Pour qu’il y a ait rapidement un accord au sein de l’UE sur un nouveau cadre d'action en matière de climat et d'énergie pour la période entre 2020 et 2030, le Conseil et la Commission européenne sont invités "à analyser les conséquences pour chaque État membre des propositions de la Commission concernant des objectifs à l'échelle de l'UE en matière de réduction des émissions et d'énergies renouvelables". Il s’agit ensuite de "mettre au point des mécanismes qui permettront de répartir l'effort de manière globale et équitable et encourager la modernisation du secteur énergétique". Il faudra également "mettre en place des mesures destinées à éviter les risques de fuite de carbone et préconiser une sécurité de planification à long terme pour les investissements industriels afin d'assurer la compétitivité des industries européennes grandes consommatrices d'énergie". Par ailleurs, la directive relative à l'efficacité énergétique devra être révisée, à peine transposée dans le contexte de l'élaboration d'un cadre pour l'efficacité énergétique.

Les commentaires du Premier ministre Xavier Bettel et de l’ancien rapporteur sur la directive sur l’efficacité énergétique, l’eurodéputé vert Claude Turmes

La presse luxembourgeoise a rapporté de manière concordante les commentaires du Premier ministre, Xavier Bettel, sur les questions liées à l’énergie à l’issue du Conseil européen. Pour lui, "les ambitions restent réalistes". A ses yeux, écologie et économie devraient pouvoir cohabiter.

Le 19 mars, la Chambre des députés avait voté une motion dans laquelle elle invitait le gouvernement à "plaider pour des objectifs communautaires ambitieux et contraignants pour 2030 en matière d’efficacité énergétique, d’énergies renouvelables (au moins 30 % de la consommation finale) et de réduction des émissions de gaz à effet de serre (40 % comparé à l’année 1990)". «J'avais reçu un mandat de la Chambre des députés pour soutenir une position ferme, mais aucun objectif chiffré n'a été retenu», a dû admettre le Premier ministre après le Conseil européen. 

Commentant le fait que le Conseil européen veut "offrir aux États membres une certaine marge de manœuvre quant à la manière dont ils s'acquitteront de leurs obligations, afin de tenir compte de leur situation respective et de respecter leur liberté de déterminer leur bouquet énergétique", le Premier ministre a dit : "Les uns et les autres ont insisté sur la spécificité des différents pays et il faut aussi les respecter.

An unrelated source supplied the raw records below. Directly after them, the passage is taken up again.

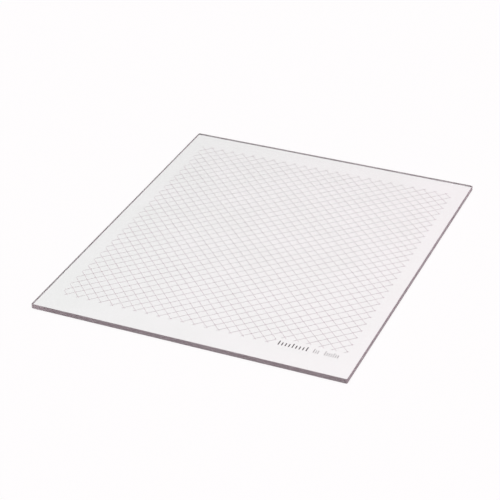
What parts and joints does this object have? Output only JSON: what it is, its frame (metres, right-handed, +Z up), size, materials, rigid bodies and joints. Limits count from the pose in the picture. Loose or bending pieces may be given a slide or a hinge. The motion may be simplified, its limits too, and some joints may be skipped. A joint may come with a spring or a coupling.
{
  "type": "net diffusion filter plate",
  "caption": "Flat clear resin photographic filter plate with rounded corners and a fine diamond net printed on its face; it slides by its side edges into a filter holder's slot.",
  "frame": {"origin": "middle of the plate's underside, the face it lies on", "axes": "+X across the slot width to the right, +Y along the length from the marked front edge to the back edge, +Z up out of the printed face"},
  "size_m": [0.084, 0.1, 0.0013],
  "materials": {
    "clear_resin": "polished faces, ground edges",
    "net_ink": "printed film",
    "tick_ink": "printed film"
  },
  "bodies": {
    "root": {"clear_plate": "clear_resin", "net_lines_rising": "net_ink", "net_lines_falling": "net_ink", "index_ticks_bold": "tick_ink", "index_ticks_fine": "tick_ink"}
  },
  "joints": []
}
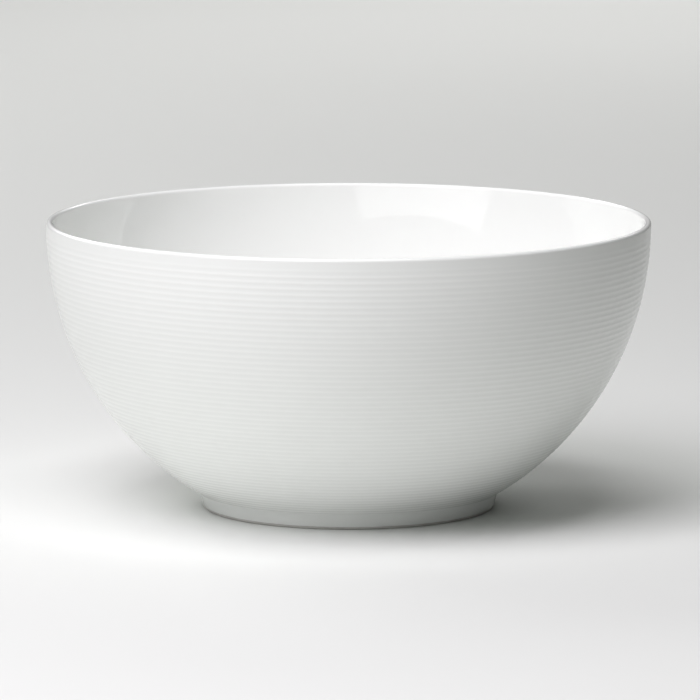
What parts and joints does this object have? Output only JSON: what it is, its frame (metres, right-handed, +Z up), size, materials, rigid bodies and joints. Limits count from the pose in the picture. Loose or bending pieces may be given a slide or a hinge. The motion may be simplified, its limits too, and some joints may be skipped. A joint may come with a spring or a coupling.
{
  "type": "serving bowl",
  "caption": "Round white porcelain serving bowl with fine horizontal ribs outside, a smooth glazed inside, a rounded lip and a low foot ring.",
  "frame": {"origin": "centre of the standing face of the foot ring, on the bowl's axis", "axes": "+Z up along the bowl's axis of revolution, towards the lip; +X and +Y are any two directions square to it, because the bowl is round"},
  "size_m": [0.24, 0.24, 0.115],
  "materials": {
    "fired_clay": "fired hard porcelain, fine and matt, under the glaze",
    "bare_foot": "bare fired porcelain, polished smooth where it stands, slightly worn",
    "inside_glaze": "clear gloss glaze over white porcelain",
    "outside_glaze": "clear gloss glaze over white porcelain, softened by the ribs under it",
    "well_glaze": "clear gloss glaze over white porcelain"
  },
  "bodies": {
    "root": {"porcelain_body": "fired_clay", "foot_ring": "bare_foot", "inside_glaze": "inside_glaze", "outside_glaze": "outside_glaze", "foot_well_glaze": "well_glaze"}
  },
  "joints": []
}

Pour le Luxembourg, la spécificité se situe dans le transit que connaît le pays et dans sa taille." Néanmoins, "ces spécificités ne doivent pas constituer une excuse pour renoncer à des objectifs ambitieux."

Le député européen vert et ancien rapporteur de la directive sur l’efficacité énergétique, Claude Turmes, ne s’est pas montré irrité du fait qu’aucun objectif chiffré n’a été retenu. Pour lui, le temps qui reste devra être utilisé pour convaincre les parties prenantes d’aller vers des objectifs encore plus ambitieux que ceux prônés par la Commission. Il faudra surtout aller vers les industriels qui continuent de croire que des ambitions plus conséquentes réduisent la compétitivité des entreprises en augmentant le prix de l’énergie, un argument qu’il estime faux dans les faits. A terme, repenser la politique énergétique sous l’égide d’objectifs ambitieux pour lutter contre les émissions de gaz de serre sera au contraire profitable à la compétitivité du continent européen. Pour gagner l’industrie à la bonne cause, il faudra revoir, selon Claude Turmes, le régime des aides, notamment à l’investissement dans l’efficacité énergétique.